* _Stated goal_
The lines below are to be quoted exactly, from the first through the one that contains "# Shoots: the".

* _Collected data_

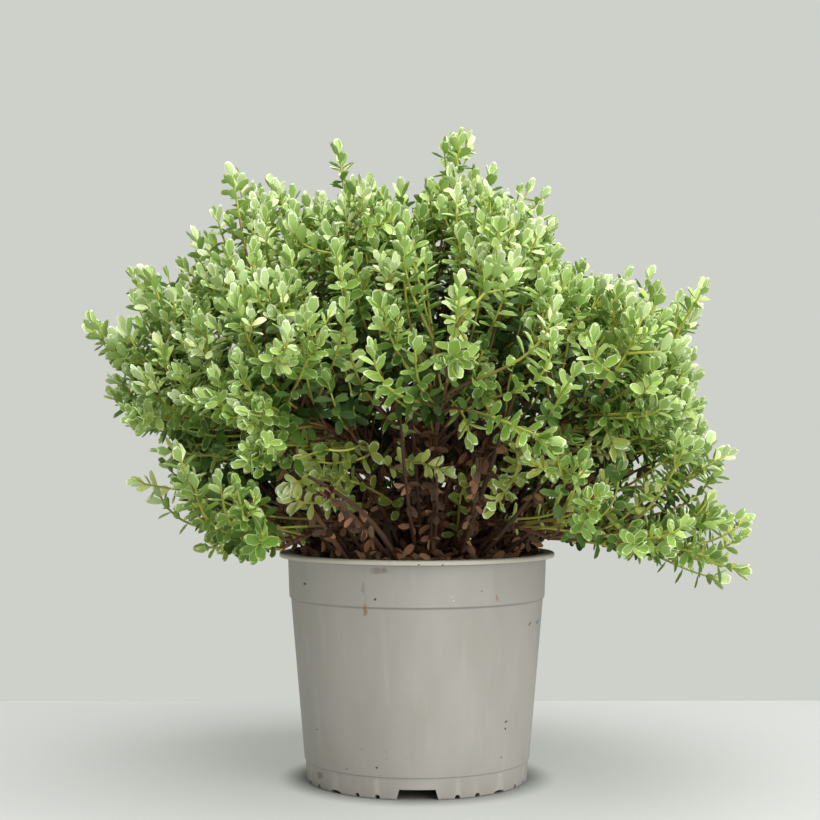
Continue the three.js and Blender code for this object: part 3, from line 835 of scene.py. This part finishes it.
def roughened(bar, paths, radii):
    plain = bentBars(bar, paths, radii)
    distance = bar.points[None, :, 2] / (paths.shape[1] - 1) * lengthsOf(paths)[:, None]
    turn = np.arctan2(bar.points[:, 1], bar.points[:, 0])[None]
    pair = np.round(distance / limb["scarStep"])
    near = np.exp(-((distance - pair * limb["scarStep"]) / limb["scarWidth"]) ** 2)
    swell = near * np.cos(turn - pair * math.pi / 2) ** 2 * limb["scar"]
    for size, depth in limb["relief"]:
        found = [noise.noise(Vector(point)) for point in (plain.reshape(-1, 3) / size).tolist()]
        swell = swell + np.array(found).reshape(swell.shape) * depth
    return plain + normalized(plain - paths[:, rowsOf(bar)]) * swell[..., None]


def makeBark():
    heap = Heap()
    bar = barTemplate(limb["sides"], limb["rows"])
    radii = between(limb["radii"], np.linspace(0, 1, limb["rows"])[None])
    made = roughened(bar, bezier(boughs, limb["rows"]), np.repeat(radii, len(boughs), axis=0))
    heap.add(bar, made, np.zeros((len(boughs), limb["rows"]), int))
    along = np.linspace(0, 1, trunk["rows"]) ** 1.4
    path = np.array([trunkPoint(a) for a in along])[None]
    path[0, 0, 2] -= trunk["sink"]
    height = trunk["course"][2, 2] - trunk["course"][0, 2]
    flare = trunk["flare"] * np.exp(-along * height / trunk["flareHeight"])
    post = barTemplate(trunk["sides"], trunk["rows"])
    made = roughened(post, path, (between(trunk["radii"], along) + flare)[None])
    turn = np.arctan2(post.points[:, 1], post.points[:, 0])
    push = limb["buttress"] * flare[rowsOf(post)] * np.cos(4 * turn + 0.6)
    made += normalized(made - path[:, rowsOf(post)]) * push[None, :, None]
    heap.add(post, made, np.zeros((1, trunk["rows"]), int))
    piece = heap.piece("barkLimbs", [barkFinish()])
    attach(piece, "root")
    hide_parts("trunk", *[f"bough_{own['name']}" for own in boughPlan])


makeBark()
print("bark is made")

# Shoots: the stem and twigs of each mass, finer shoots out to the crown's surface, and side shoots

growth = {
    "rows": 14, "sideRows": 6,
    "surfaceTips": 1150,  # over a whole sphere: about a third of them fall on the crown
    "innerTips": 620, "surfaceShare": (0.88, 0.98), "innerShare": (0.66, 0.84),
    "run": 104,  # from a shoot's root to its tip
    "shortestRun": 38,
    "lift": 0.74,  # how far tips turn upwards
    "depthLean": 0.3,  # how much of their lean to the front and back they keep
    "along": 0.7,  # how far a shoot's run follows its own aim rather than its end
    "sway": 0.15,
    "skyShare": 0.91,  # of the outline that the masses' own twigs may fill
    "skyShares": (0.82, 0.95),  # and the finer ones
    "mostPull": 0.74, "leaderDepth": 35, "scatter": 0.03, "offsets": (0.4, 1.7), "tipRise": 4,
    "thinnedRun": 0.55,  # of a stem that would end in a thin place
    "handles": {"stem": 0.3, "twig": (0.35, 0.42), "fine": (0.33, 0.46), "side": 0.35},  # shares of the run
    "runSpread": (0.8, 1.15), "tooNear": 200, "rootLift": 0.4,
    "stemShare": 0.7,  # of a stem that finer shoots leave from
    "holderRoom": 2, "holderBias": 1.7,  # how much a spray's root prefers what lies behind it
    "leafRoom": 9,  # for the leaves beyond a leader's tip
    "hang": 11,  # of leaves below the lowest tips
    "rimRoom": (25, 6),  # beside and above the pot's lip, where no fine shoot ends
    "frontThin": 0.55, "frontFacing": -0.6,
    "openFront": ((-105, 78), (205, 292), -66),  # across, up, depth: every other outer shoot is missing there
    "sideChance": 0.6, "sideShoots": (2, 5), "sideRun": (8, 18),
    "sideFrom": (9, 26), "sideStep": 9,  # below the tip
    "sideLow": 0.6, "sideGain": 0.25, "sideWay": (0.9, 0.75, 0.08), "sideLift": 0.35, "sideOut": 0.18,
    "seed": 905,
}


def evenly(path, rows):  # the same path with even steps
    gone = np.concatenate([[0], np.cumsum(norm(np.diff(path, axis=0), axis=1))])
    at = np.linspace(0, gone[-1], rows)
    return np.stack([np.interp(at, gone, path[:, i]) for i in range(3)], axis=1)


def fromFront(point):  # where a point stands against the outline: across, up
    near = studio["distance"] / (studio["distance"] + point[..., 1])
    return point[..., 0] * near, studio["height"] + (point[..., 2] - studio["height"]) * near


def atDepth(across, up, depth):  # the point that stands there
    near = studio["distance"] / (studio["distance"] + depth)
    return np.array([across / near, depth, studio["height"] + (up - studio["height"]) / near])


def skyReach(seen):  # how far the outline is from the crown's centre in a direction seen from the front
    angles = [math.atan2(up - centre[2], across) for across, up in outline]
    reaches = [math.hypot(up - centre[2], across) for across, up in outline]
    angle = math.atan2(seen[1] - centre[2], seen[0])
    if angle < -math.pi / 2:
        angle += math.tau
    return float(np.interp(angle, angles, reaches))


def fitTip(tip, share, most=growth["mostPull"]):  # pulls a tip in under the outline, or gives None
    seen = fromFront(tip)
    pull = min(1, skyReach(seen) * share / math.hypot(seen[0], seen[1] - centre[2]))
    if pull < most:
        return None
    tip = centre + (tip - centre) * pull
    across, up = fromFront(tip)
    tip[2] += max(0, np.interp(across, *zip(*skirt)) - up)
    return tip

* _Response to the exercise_
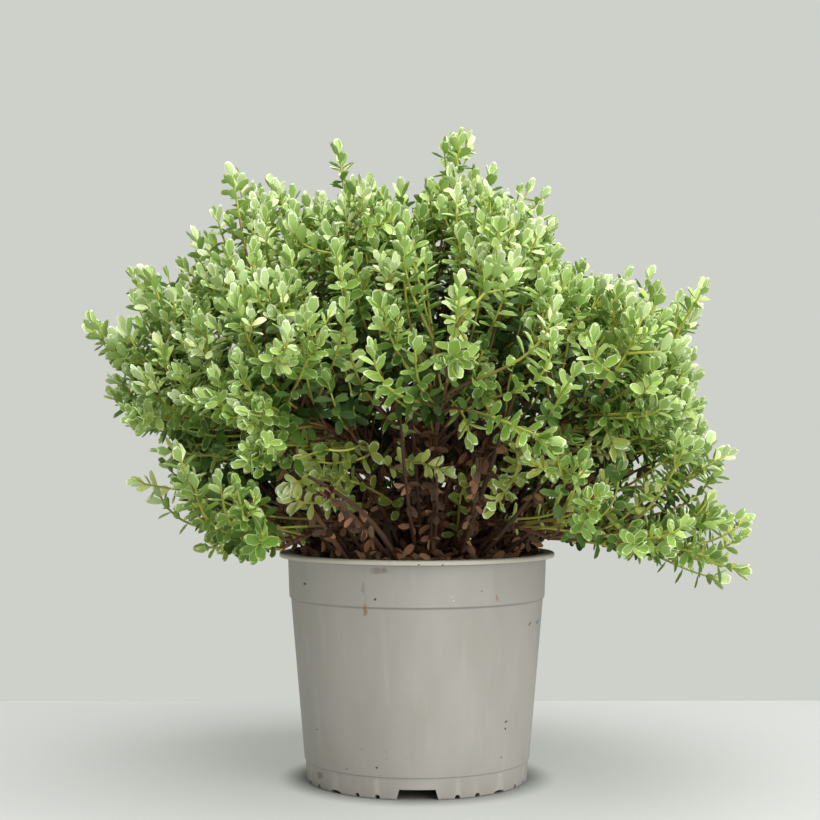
Continue the three.js and Blender code for this object: part 3, from line 835 of scene.py. This part finishes it.
def roughened(bar, paths, radii):
    plain = bentBars(bar, paths, radii)
    distance = bar.points[None, :, 2] / (paths.shape[1] - 1) * lengthsOf(paths)[:, None]
    turn = np.arctan2(bar.points[:, 1], bar.points[:, 0])[None]
    pair = np.round(distance / limb["scarStep"])
    near = np.exp(-((distance - pair * limb["scarStep"]) / limb["scarWidth"]) ** 2)
    swell = near * np.cos(turn - pair * math.pi / 2) ** 2 * limb["scar"]
    for size, depth in limb["relief"]:
        found = [noise.noise(Vector(point)) for point in (plain.reshape(-1, 3) / size).tolist()]
        swell = swell + np.array(found).reshape(swell.shape) * depth
    return plain + normalized(plain - paths[:, rowsOf(bar)]) * swell[..., None]


def makeBark():
    heap = Heap()
    bar = barTemplate(limb["sides"], limb["rows"])
    radii = between(limb["radii"], np.linspace(0, 1, limb["rows"])[None])
    made = roughened(bar, bezier(boughs, limb["rows"]), np.repeat(radii, len(boughs), axis=0))
    heap.add(bar, made, np.zeros((len(boughs), limb["rows"]), int))
    along = np.linspace(0, 1, trunk["rows"]) ** 1.4
    path = np.array([trunkPoint(a) for a in along])[None]
    path[0, 0, 2] -= trunk["sink"]
    height = trunk["course"][2, 2] - trunk["course"][0, 2]
    flare = trunk["flare"] * np.exp(-along * height / trunk["flareHeight"])
    post = barTemplate(trunk["sides"], trunk["rows"])
    made = roughened(post, path, (between(trunk["radii"], along) + flare)[None])
    turn = np.arctan2(post.points[:, 1], post.points[:, 0])
    push = limb["buttress"] * flare[rowsOf(post)] * np.cos(4 * turn + 0.6)
    made += normalized(made - path[:, rowsOf(post)]) * push[None, :, None]
    heap.add(post, made, np.zeros((1, trunk["rows"]), int))
    piece = heap.piece("barkLimbs", [barkFinish()])
    attach(piece, "root")
    hide_parts("trunk", *[f"bough_{own['name']}" for own in boughPlan])


makeBark()
print("bark is made")

# Shoots: the stem and twigs of each mass, finer shoots out to the crown's surface, and side shoots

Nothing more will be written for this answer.